* [TASK]:
Exactly reproduce the lines that follow.

Start of DATA LINES

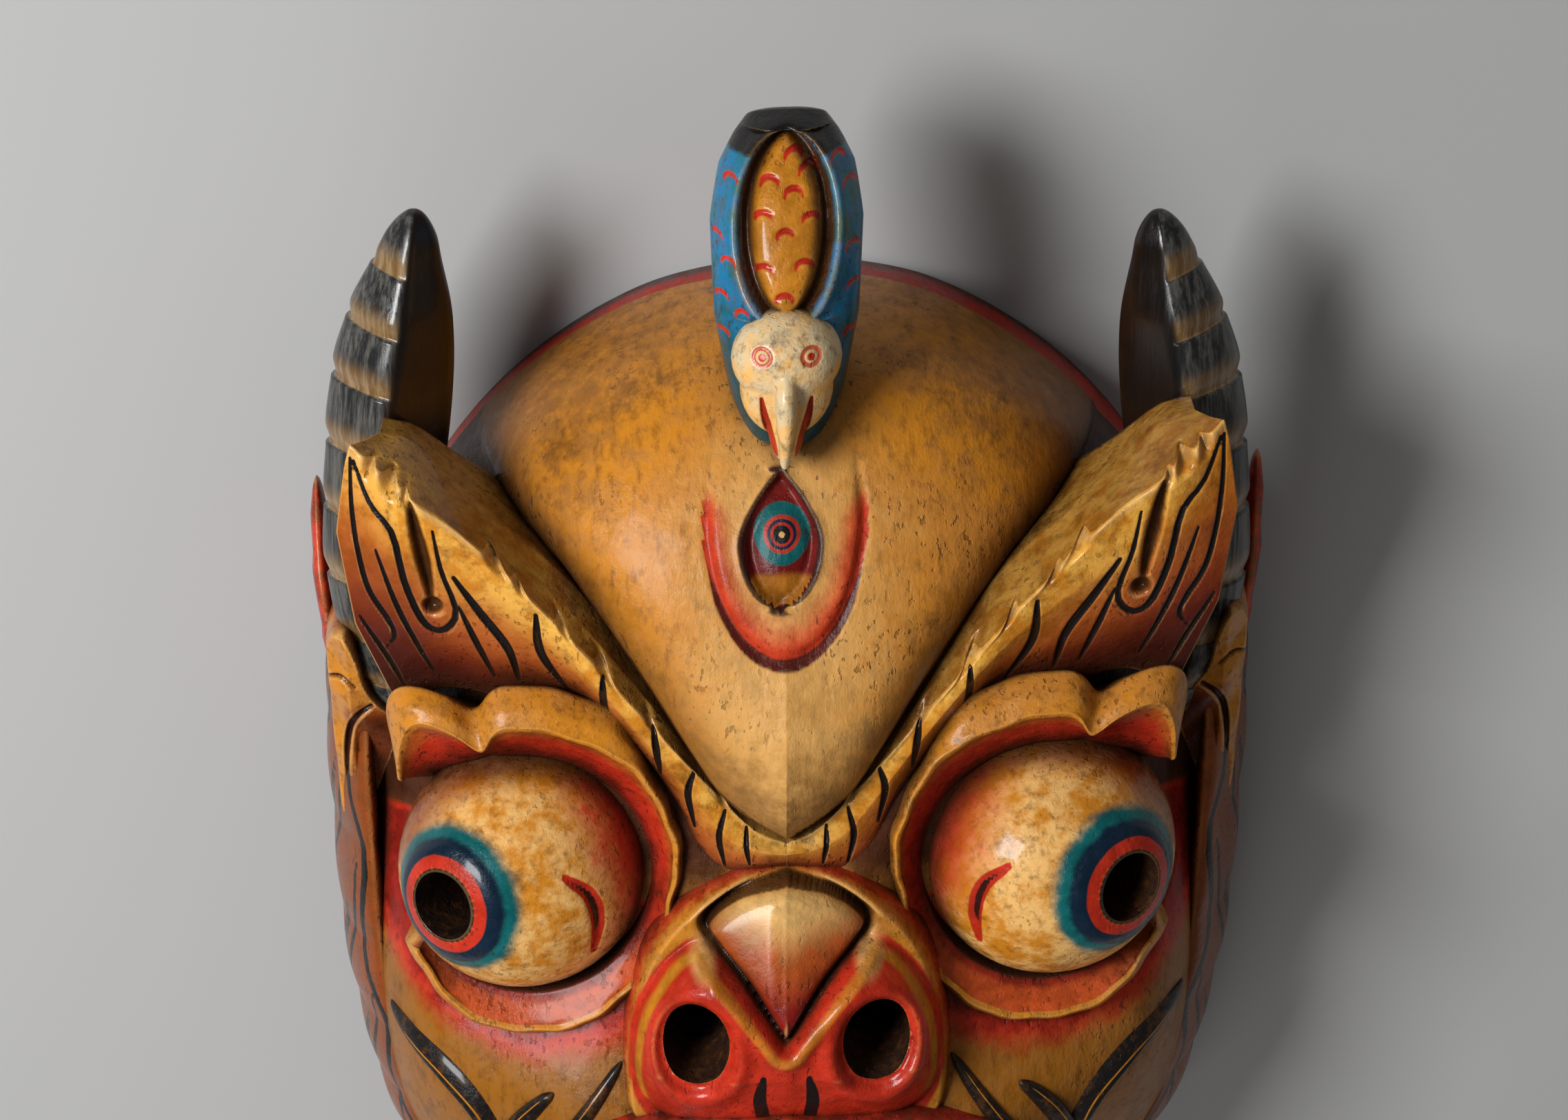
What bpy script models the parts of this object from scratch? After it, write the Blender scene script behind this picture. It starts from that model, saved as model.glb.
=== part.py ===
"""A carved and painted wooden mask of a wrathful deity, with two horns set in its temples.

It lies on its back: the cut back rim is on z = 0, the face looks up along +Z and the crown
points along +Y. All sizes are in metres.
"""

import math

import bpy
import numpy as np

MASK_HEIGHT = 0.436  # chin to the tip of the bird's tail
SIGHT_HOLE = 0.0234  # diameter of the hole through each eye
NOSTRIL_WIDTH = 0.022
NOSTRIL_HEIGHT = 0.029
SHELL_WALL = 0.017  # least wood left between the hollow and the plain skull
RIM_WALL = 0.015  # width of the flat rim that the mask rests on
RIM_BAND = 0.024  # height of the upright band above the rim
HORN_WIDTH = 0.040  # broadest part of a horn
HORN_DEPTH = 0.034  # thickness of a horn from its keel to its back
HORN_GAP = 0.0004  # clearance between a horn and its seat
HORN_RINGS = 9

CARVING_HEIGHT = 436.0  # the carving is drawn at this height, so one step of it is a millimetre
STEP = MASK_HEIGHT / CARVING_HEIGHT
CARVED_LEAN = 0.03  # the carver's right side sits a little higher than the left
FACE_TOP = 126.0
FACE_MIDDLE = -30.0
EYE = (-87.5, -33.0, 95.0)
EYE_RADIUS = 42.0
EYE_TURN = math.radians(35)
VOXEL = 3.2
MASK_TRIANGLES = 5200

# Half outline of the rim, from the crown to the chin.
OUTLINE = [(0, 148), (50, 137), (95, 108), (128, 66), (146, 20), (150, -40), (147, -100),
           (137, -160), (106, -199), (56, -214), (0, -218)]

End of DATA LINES

* [TASK OUTPUT]:
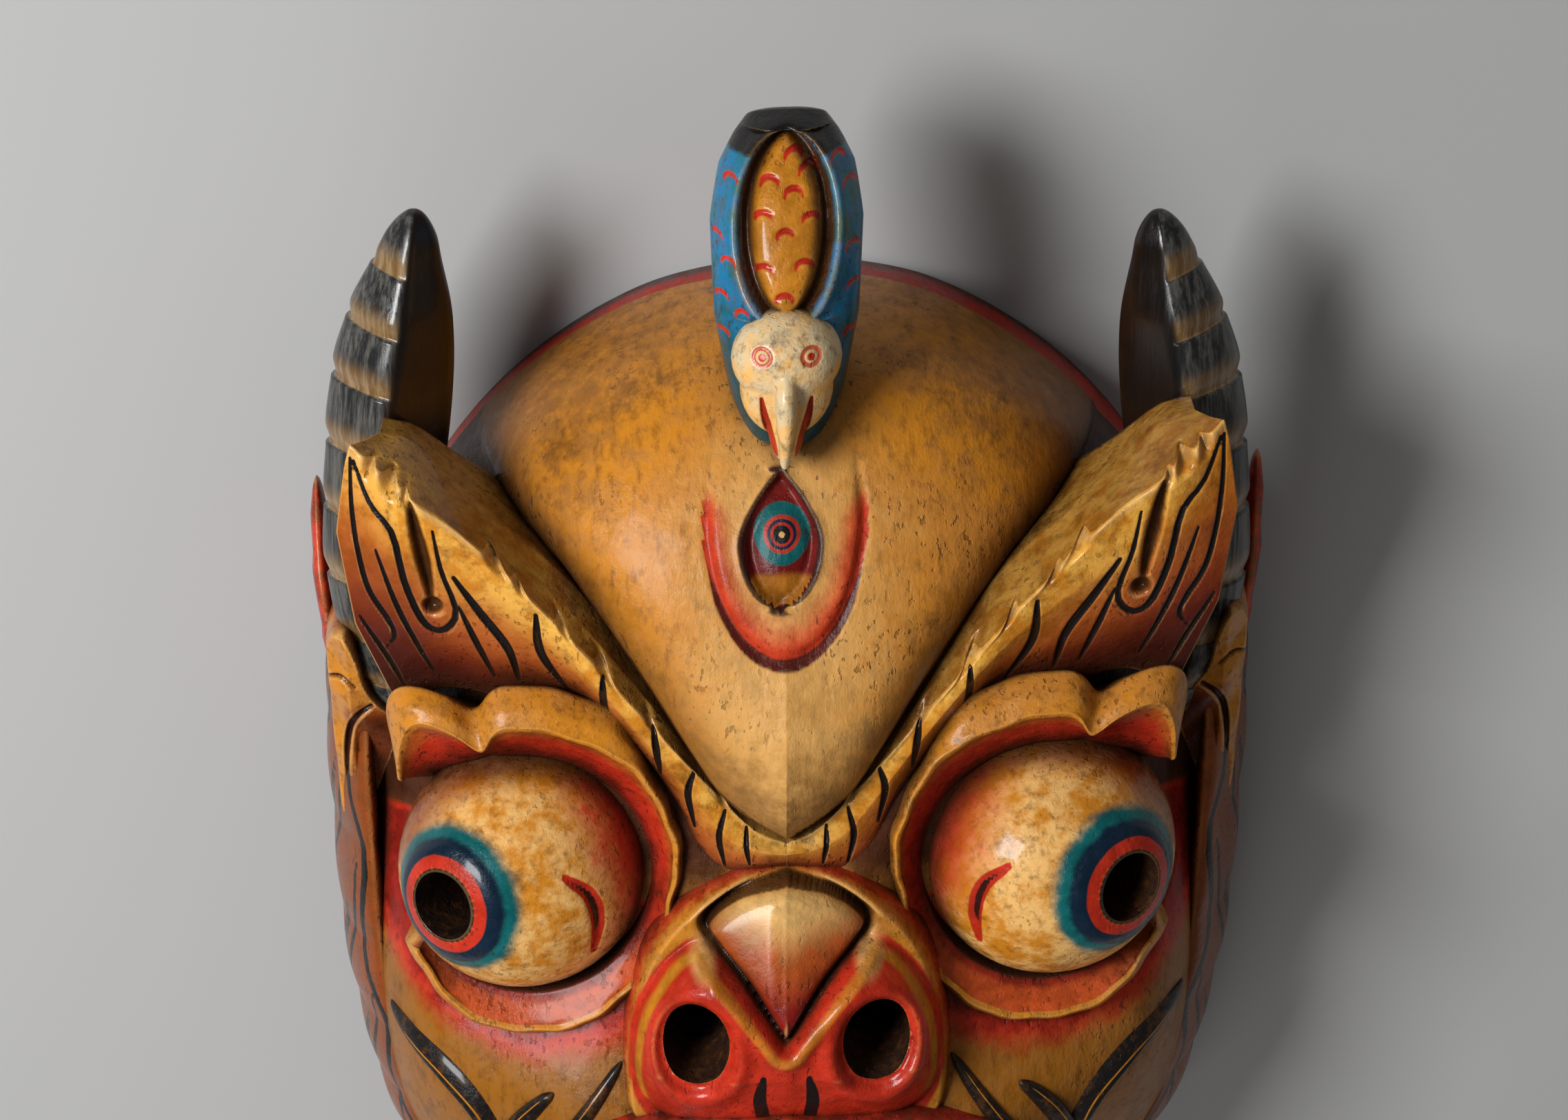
What bpy script models the parts of this object from scratch? After it, write the Blender scene script behind this picture. It starts from that model, saved as model.glb.
=== part.py ===
"""A carved and painted wooden mask of a wrathful deity, with two horns set in its temples.

It lies on its back: the cut back rim is on z = 0, the face looks up along +Z and the crown
points along +Y. All sizes are in metres.
"""

import math

import bpy
import numpy as np

MASK_HEIGHT = 0.436  # chin to the tip of the bird's tail
SIGHT_HOLE = 0.0234  # diameter of the hole through each eye
NOSTRIL_WIDTH = 0.022
NOSTRIL_HEIGHT = 0.029
SHELL_WALL = 0.017  # least wood left between the hollow and the plain skull
RIM_WALL = 0.015  # width of the flat rim that the mask rests on
RIM_BAND = 0.024  # height of the upright band above the rim
HORN_WIDTH = 0.040  # broadest part of a horn
HORN_DEPTH = 0.034  # thickness of a horn from its keel to its back
HORN_GAP = 0.0004  # clearance between a horn and its seat
HORN_RINGS = 9

CARVING_HEIGHT = 436.0  # the carving is drawn at this height, so one step of it is a millimetre
STEP = MASK_HEIGHT / CARVING_HEIGHT
CARVED_LEAN = 0.03  # the carver's right side sits a little higher than the left
FACE_TOP = 126.0
FACE_MIDDLE = -30.0
EYE = (-87.5, -33.0, 95.0)
EYE_RADIUS = 42.0
EYE_TURN = math.radians(35)
VOXEL = 3.2
MASK_TRIANGLES = 5200

# Half outline of the rim, from the crown to the chin.
OUTLINE = [(0, 148), (50, 137), (95, 108), (128, 66), (146, 20), (150, -40), (147, -100),
           (137, -160), (106, -199), (56, -214), (0, -218)]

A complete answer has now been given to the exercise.